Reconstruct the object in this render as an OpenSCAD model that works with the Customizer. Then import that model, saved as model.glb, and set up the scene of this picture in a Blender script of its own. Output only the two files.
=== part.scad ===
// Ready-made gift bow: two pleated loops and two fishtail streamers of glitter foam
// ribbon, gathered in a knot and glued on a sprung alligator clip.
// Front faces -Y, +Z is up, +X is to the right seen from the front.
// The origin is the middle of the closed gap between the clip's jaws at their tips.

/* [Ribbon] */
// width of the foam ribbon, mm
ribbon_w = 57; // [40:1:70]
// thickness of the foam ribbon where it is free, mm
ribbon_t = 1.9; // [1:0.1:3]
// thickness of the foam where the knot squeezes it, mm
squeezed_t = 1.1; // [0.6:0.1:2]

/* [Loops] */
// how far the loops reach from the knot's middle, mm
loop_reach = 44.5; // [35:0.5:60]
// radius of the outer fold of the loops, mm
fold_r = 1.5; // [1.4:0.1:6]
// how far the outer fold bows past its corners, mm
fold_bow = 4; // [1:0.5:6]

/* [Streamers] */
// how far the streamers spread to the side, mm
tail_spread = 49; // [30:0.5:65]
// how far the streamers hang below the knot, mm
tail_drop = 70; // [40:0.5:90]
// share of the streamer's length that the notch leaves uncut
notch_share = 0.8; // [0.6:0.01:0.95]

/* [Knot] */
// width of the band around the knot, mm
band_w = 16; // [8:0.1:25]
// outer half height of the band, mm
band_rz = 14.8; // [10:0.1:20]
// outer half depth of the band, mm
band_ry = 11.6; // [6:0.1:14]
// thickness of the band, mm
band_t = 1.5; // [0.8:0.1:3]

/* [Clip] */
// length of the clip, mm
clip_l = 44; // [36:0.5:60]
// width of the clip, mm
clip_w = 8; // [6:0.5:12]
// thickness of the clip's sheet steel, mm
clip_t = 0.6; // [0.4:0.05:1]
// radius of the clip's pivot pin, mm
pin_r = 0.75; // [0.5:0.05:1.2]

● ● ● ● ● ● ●

Quote exactly the opening line of the material above and every line after it, up to and including the line that contains "fold_bow = 4; // [1:0.5:6]".

→ RESULT OF THE TASK
Reconstruct the object in this render as an OpenSCAD model that works with the Customizer. Then import that model, saved as model.glb, and set up the scene of this picture in a Blender script of its own. Output only the two files.
=== part.scad ===
// Ready-made gift bow: two pleated loops and two fishtail streamers of glitter foam
// ribbon, gathered in a knot and glued on a sprung alligator clip.
// Front faces -Y, +Z is up, +X is to the right seen from the front.
// The origin is the middle of the closed gap between the clip's jaws at their tips.

/* [Ribbon] */
// width of the foam ribbon, mm
ribbon_w = 57; // [40:1:70]
// thickness of the foam ribbon where it is free, mm
ribbon_t = 1.9; // [1:0.1:3]
// thickness of the foam where the knot squeezes it, mm
squeezed_t = 1.1; // [0.6:0.1:2]

/* [Loops] */
// how far the loops reach from the knot's middle, mm
loop_reach = 44.5; // [35:0.5:60]
// radius of the outer fold of the loops, mm
fold_r = 1.5; // [1.4:0.1:6]
// how far the outer fold bows past its corners, mm
fold_bow = 4; // [1:0.5:6]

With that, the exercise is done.